* **What the task asks**
Repeat every line below exactly, word for word.

==== Data block

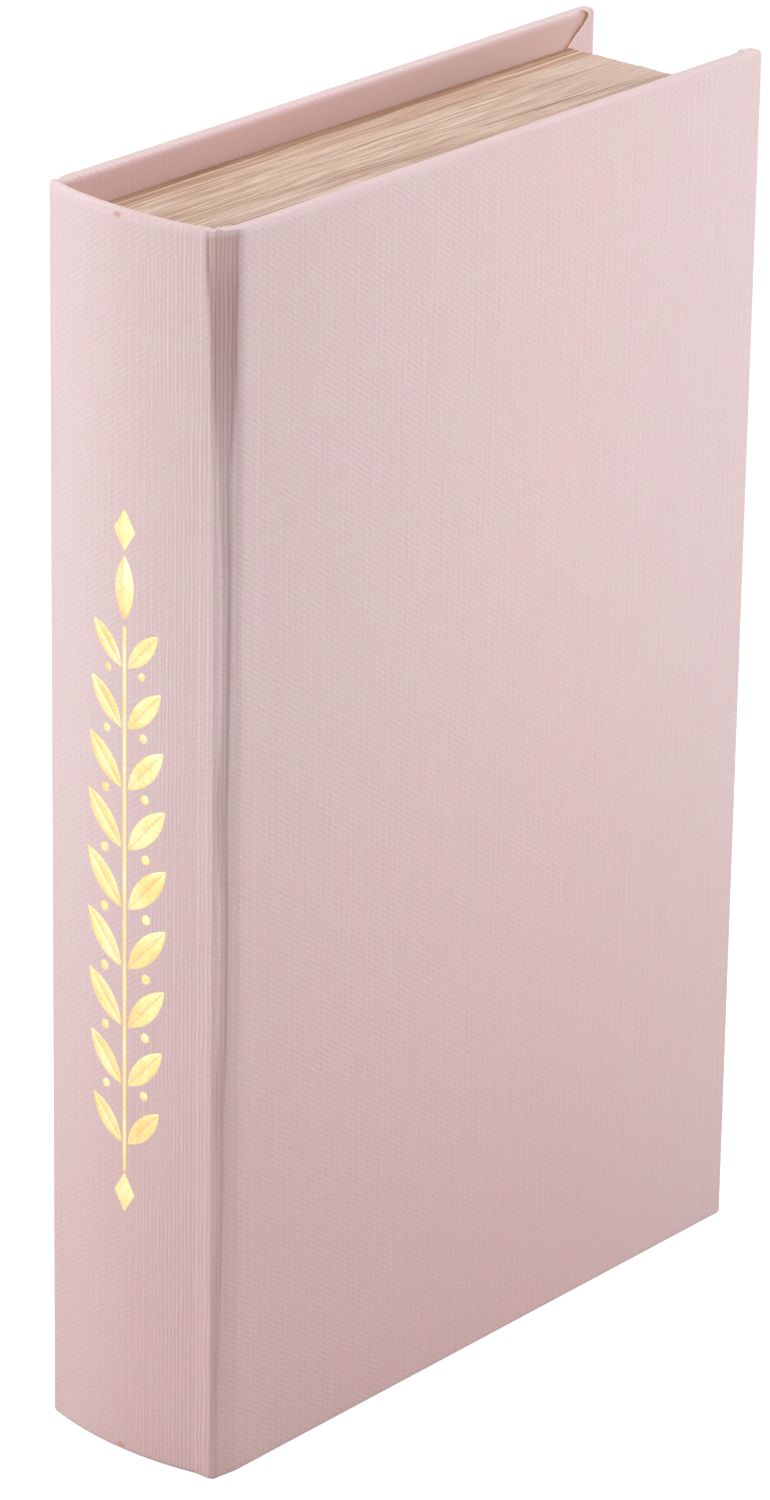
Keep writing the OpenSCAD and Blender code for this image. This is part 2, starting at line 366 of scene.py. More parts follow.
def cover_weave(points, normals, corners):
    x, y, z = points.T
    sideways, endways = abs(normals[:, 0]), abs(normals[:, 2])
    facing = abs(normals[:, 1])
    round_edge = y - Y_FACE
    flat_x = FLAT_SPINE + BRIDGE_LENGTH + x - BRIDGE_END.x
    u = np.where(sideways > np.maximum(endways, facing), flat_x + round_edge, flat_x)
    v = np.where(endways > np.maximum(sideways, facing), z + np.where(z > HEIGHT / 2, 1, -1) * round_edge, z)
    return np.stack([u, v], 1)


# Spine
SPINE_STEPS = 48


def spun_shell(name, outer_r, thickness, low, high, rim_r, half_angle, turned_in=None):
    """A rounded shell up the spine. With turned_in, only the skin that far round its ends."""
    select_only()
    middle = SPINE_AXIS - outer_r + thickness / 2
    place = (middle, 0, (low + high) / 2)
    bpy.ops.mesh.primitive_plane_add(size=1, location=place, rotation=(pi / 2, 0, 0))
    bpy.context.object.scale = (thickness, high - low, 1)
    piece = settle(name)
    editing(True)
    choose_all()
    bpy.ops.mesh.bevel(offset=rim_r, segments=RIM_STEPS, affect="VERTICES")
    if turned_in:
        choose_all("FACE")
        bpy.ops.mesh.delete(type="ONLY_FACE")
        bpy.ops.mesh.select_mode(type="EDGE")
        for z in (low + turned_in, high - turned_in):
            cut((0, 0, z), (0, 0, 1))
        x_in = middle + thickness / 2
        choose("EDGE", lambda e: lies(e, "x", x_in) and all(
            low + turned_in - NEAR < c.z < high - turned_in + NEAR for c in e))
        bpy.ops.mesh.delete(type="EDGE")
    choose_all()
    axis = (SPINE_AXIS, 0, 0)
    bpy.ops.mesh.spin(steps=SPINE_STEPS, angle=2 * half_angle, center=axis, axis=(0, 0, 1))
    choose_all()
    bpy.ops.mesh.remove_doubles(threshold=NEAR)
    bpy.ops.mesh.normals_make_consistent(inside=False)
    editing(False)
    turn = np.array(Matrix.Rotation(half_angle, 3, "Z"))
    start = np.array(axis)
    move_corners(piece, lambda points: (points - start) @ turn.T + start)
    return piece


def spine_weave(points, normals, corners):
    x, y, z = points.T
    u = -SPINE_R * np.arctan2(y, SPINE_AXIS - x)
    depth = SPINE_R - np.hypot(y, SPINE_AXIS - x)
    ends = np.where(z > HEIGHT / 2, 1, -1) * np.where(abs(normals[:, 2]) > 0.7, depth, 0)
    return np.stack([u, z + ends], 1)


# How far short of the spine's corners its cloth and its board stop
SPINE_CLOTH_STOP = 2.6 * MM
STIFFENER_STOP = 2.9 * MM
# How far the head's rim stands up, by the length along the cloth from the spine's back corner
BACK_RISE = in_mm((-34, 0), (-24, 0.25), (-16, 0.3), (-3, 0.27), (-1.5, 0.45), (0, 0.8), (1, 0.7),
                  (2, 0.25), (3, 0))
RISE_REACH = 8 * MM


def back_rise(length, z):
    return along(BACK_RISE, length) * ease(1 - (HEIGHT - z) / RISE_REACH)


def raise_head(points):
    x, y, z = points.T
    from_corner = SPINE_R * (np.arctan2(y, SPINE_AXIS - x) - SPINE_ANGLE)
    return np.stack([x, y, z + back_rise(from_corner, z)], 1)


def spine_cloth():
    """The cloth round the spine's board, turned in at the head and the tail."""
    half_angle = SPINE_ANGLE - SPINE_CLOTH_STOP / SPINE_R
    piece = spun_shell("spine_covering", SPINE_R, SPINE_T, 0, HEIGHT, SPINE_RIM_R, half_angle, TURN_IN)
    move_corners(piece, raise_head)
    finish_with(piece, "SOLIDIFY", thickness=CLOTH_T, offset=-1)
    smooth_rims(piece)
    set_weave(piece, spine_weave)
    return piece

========

* **Output of the exercise**
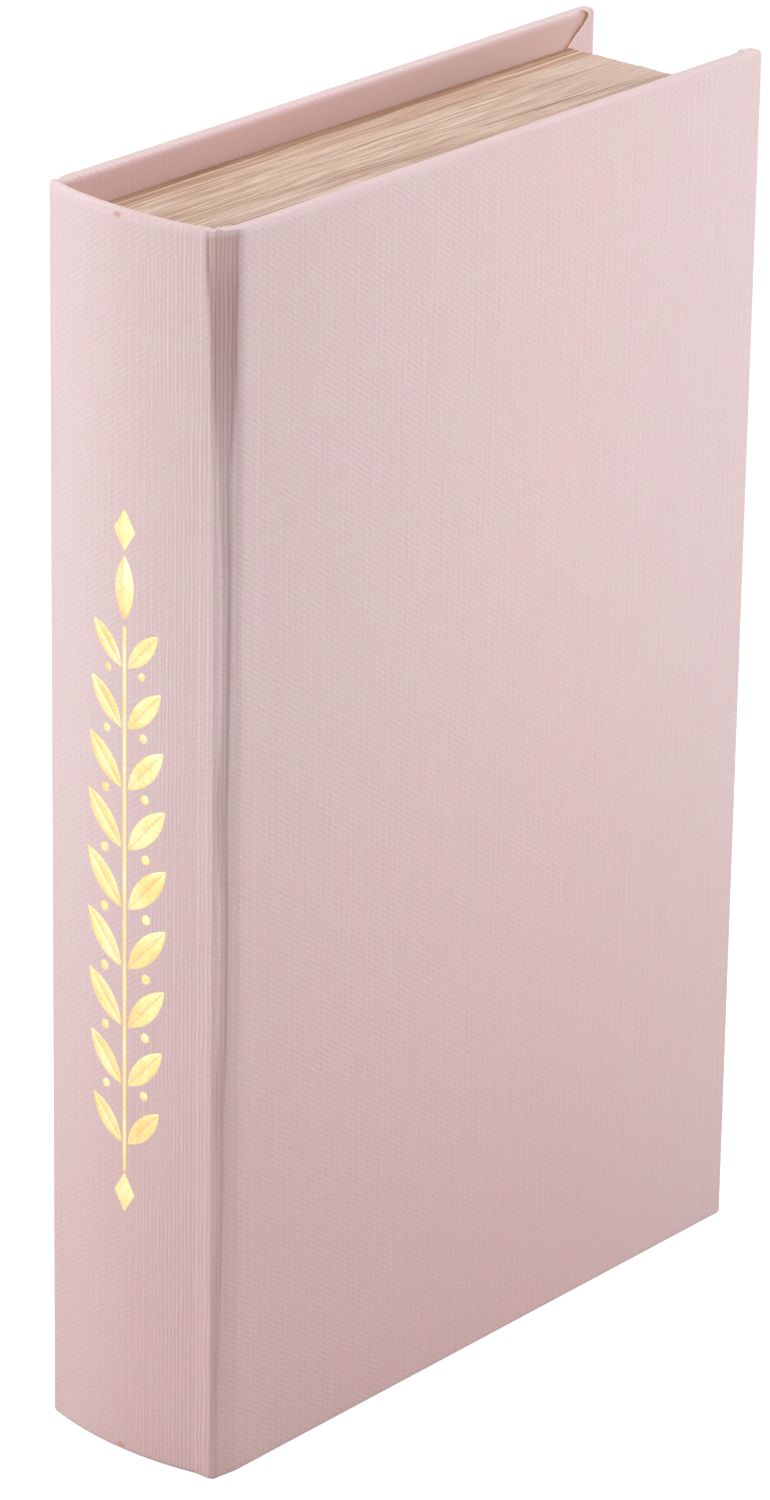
Keep writing the OpenSCAD and Blender code for this image. This is part 2, starting at line 366 of scene.py. More parts follow.
def cover_weave(points, normals, corners):
    x, y, z = points.T
    sideways, endways = abs(normals[:, 0]), abs(normals[:, 2])
    facing = abs(normals[:, 1])
    round_edge = y - Y_FACE
    flat_x = FLAT_SPINE + BRIDGE_LENGTH + x - BRIDGE_END.x
    u = np.where(sideways > np.maximum(endways, facing), flat_x + round_edge, flat_x)
    v = np.where(endways > np.maximum(sideways, facing), z + np.where(z > HEIGHT / 2, 1, -1) * round_edge, z)
    return np.stack([u, v], 1)


# Spine
SPINE_STEPS = 48


def spun_shell(name, outer_r, thickness, low, high, rim_r, half_angle, turned_in=None):
    """A rounded shell up the spine. With turned_in, only the skin that far round its ends."""
    select_only()
    middle = SPINE_AXIS - outer_r + thickness / 2
    place = (middle, 0, (low + high) / 2)
    bpy.ops.mesh.primitive_plane_add(size=1, location=place, rotation=(pi / 2, 0, 0))
    bpy.context.object.scale = (thickness, high - low, 1)
    piece = settle(name)
    editing(True)
    choose_all()
    bpy.ops.mesh.bevel(offset=rim_r, segments=RIM_STEPS, affect="VERTICES")
    if turned_in:
        choose_all("FACE")
        bpy.ops.mesh.delete(type="ONLY_FACE")
        bpy.ops.mesh.select_mode(type="EDGE")
        for z in (low + turned_in, high - turned_in):
            cut((0, 0, z), (0, 0, 1))
        x_in = middle + thickness / 2
        choose("EDGE", lambda e: lies(e, "x", x_in) and all(
            low + turned_in - NEAR < c.z < high - turned_in + NEAR for c in e))
        bpy.ops.mesh.delete(type="EDGE")
    choose_all()
    axis = (SPINE_AXIS, 0, 0)
    bpy.ops.mesh.spin(steps=SPINE_STEPS, angle=2 * half_angle, center=axis, axis=(0, 0, 1))
    choose_all()
    bpy.ops.mesh.remove_doubles(threshold=NEAR)
    bpy.ops.mesh.normals_make_consistent(inside=False)
    editing(False)
    turn = np.array(Matrix.Rotation(half_angle, 3, "Z"))
    start = np.array(axis)
    move_corners(piece, lambda points: (points - start) @ turn.T + start)
    return piece


def spine_weave(points, normals, corners):
    x, y, z = points.T
    u = -SPINE_R * np.arctan2(y, SPINE_AXIS - x)
    depth = SPINE_R - np.hypot(y, SPINE_AXIS - x)
    ends = np.where(z > HEIGHT / 2, 1, -1) * np.where(abs(normals[:, 2]) > 0.7, depth, 0)
    return np.stack([u, z + ends], 1)


# How far short of the spine's corners its cloth and its board stop
SPINE_CLOTH_STOP = 2.6 * MM
STIFFENER_STOP = 2.9 * MM
# How far the head's rim stands up, by the length along the cloth from the spine's back corner
BACK_RISE = in_mm((-34, 0), (-24, 0.25), (-16, 0.3), (-3, 0.27), (-1.5, 0.45), (0, 0.8), (1, 0.7),
                  (2, 0.25), (3, 0))
RISE_REACH = 8 * MM


def back_rise(length, z):
    return along(BACK_RISE, length) * ease(1 - (HEIGHT - z) / RISE_REACH)


def raise_head(points):
    x, y, z = points.T
    from_corner = SPINE_R * (np.arctan2(y, SPINE_AXIS - x) - SPINE_ANGLE)
    return np.stack([x, y, z + back_rise(from_corner, z)], 1)


def spine_cloth():
    """The cloth round the spine's board, turned in at the head and the tail."""
    half_angle = SPINE_ANGLE - SPINE_CLOTH_STOP / SPINE_R
    piece = spun_shell("spine_covering", SPINE_R, SPINE_T, 0, HEIGHT, SPINE_RIM_R, half_angle, TURN_IN)
    move_corners(piece, raise_head)
    finish_with(piece, "SOLIDIFY", thickness=CLOTH_T, offset=-1)
    smooth_rims(piece)
    set_weave(piece, spine_weave)
    return piece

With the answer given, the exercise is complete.